Records provided.
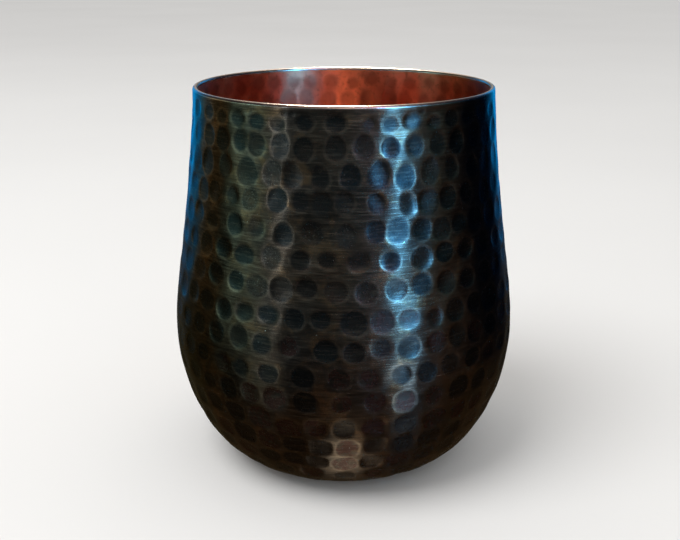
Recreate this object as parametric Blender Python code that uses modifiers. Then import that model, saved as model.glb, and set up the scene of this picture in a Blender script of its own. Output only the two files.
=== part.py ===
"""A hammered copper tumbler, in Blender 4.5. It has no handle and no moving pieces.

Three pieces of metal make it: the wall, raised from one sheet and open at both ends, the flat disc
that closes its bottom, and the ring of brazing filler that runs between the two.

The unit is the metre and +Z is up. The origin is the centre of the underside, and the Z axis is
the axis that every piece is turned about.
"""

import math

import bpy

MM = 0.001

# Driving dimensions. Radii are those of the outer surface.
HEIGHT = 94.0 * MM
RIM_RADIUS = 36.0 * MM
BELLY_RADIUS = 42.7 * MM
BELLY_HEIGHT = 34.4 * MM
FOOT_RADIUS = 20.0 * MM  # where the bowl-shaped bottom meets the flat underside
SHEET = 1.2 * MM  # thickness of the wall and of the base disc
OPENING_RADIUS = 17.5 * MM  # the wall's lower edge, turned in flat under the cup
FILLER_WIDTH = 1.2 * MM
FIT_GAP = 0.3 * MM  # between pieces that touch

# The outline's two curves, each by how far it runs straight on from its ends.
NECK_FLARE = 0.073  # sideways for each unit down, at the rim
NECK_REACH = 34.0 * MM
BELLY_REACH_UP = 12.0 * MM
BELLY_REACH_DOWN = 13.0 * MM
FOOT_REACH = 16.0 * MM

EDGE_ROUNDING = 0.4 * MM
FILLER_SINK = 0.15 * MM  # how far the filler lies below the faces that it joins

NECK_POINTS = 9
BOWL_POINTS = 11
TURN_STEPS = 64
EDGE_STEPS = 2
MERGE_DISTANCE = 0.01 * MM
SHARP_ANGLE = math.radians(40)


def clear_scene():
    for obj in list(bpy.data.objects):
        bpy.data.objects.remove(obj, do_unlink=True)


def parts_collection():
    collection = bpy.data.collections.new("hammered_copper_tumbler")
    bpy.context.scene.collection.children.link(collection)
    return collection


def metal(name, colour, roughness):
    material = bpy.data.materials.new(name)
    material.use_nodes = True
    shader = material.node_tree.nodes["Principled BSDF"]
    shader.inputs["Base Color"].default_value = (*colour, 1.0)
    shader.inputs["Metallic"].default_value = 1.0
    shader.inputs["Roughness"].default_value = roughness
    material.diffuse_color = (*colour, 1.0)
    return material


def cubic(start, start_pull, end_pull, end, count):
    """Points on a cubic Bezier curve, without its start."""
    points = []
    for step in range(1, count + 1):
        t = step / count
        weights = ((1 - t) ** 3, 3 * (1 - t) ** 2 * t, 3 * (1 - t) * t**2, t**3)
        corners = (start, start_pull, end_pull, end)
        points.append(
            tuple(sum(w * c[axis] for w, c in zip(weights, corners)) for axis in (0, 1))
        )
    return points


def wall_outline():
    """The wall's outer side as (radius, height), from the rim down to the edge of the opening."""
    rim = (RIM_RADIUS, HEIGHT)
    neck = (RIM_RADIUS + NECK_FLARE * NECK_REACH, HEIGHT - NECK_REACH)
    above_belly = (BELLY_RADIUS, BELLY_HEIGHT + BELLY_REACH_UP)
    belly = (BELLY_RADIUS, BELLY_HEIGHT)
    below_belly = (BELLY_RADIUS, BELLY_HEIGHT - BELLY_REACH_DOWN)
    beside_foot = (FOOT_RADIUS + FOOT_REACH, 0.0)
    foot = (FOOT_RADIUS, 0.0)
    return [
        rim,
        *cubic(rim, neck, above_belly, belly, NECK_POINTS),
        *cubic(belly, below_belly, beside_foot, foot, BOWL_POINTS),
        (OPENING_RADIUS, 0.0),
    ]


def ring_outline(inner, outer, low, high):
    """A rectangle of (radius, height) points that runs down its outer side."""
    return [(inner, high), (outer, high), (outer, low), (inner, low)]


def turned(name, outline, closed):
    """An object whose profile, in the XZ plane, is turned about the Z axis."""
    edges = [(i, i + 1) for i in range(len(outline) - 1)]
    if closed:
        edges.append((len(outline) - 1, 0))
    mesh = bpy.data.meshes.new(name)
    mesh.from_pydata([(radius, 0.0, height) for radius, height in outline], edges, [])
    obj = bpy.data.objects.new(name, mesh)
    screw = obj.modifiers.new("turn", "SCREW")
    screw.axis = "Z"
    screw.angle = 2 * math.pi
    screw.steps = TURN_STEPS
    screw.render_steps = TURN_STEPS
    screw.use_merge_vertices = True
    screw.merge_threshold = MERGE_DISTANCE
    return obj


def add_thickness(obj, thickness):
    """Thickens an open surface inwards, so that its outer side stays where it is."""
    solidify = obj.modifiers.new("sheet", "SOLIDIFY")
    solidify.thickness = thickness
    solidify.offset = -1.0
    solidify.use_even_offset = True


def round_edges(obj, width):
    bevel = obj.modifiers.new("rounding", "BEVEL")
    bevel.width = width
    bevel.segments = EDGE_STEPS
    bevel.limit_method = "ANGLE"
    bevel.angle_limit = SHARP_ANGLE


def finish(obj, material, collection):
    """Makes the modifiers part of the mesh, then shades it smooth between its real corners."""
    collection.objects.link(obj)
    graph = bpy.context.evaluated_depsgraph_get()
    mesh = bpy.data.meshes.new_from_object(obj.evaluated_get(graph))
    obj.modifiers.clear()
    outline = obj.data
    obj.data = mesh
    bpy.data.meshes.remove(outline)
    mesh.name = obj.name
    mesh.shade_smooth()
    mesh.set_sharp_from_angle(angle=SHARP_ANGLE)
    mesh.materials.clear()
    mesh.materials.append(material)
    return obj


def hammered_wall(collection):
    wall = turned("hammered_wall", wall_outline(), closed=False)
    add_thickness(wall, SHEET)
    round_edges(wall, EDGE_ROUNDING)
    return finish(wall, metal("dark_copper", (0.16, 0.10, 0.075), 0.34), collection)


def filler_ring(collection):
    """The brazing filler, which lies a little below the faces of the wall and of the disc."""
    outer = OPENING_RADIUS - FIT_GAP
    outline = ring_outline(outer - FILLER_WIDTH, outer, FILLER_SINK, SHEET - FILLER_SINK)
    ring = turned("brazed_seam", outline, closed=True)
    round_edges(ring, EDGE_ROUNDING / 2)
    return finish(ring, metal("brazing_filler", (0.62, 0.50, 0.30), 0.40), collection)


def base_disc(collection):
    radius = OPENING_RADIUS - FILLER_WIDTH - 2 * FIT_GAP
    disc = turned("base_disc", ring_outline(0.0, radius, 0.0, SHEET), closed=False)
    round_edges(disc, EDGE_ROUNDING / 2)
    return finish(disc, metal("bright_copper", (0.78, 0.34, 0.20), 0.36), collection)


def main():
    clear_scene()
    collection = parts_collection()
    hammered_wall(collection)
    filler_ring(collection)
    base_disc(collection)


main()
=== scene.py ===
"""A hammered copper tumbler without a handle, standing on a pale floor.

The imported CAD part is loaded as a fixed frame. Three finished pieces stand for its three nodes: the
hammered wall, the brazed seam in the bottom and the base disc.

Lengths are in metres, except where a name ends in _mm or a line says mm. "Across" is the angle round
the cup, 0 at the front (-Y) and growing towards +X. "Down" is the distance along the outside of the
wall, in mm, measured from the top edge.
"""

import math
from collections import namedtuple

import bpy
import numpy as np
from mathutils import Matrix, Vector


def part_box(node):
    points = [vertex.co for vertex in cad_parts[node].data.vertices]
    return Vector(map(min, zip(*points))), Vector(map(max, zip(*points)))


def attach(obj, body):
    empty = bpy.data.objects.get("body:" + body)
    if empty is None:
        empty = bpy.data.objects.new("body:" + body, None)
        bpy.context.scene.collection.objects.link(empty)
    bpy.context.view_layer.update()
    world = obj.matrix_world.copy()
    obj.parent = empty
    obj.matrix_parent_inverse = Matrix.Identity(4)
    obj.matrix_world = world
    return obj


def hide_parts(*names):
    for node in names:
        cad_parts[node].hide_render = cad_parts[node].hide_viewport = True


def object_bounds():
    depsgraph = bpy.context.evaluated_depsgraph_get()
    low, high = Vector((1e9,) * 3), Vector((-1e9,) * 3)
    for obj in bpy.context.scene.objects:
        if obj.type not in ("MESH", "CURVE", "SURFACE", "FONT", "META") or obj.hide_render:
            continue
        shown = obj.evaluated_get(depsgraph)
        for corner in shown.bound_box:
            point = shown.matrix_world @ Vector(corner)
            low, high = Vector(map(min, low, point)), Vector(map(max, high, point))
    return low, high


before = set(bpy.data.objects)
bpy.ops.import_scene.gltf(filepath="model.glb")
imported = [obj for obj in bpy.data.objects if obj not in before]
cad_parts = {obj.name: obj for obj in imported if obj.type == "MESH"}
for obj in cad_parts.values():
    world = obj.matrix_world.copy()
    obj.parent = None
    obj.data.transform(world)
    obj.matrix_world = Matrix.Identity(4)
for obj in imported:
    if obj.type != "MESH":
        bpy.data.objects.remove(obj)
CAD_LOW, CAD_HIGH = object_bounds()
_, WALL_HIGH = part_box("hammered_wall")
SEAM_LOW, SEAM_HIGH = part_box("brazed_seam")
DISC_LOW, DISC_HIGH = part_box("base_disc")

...

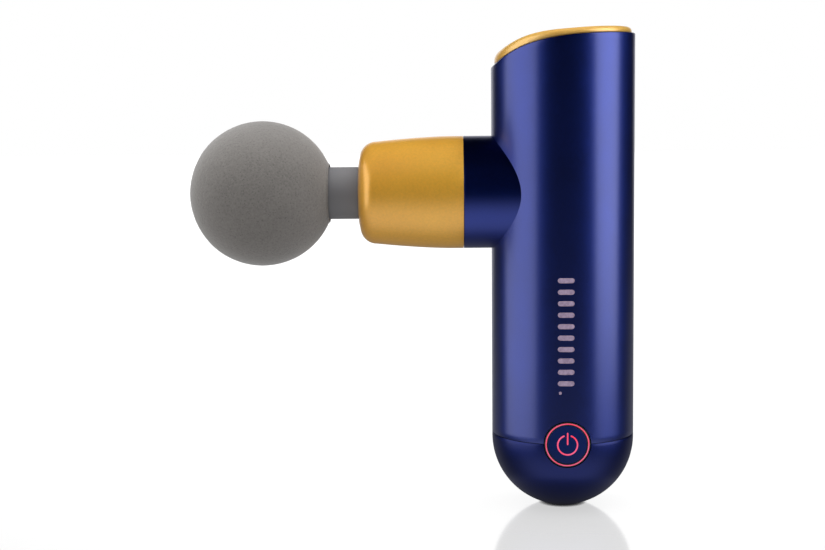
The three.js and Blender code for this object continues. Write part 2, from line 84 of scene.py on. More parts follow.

What needs to be done.
Look above for the line that contains "collection = parts_collection()". Starting there, transcribe every line exactly until you have copied the line that contains "Vector(map(max, high, point))".

Result.
    collection = parts_collection()
    hammered_wall(collection)
    filler_ring(collection)
    base_disc(collection)


main()
=== scene.py ===
"""A hammered copper tumbler without a handle, standing on a pale floor.

The imported CAD part is loaded as a fixed frame. Three finished pieces stand for its three nodes: the
hammered wall, the brazed seam in the bottom and the base disc.

Lengths are in metres, except where a name ends in _mm or a line says mm. "Across" is the angle round
the cup, 0 at the front (-Y) and growing towards +X. "Down" is the distance along the outside of the
wall, in mm, measured from the top edge.
"""

import math
from collections import namedtuple

import bpy
import numpy as np
from mathutils import Matrix, Vector


def part_box(node):
    points = [vertex.co for vertex in cad_parts[node].data.vertices]
    return Vector(map(min, zip(*points))), Vector(map(max, zip(*points)))


def attach(obj, body):
    empty = bpy.data.objects.get("body:" + body)
    if empty is None:
        empty = bpy.data.objects.new("body:" + body, None)
        bpy.context.scene.collection.objects.link(empty)
    bpy.context.view_layer.update()
    world = obj.matrix_world.copy()
    obj.parent = empty
    obj.matrix_parent_inverse = Matrix.Identity(4)
    obj.matrix_world = world
    return obj


def hide_parts(*names):
    for node in names:
        cad_parts[node].hide_render = cad_parts[node].hide_viewport = True


def object_bounds():
    depsgraph = bpy.context.evaluated_depsgraph_get()
    low, high = Vector((1e9,) * 3), Vector((-1e9,) * 3)
    for obj in bpy.context.scene.objects:
        if obj.type not in ("MESH", "CURVE", "SURFACE", "FONT", "META") or obj.hide_render:
            continue
        shown = obj.evaluated_get(depsgraph)
        for corner in shown.bound_box:
            point = shown.matrix_world @ Vector(corner)
            low, high = Vector(map(min, low, point)), Vector(map(max, high, point))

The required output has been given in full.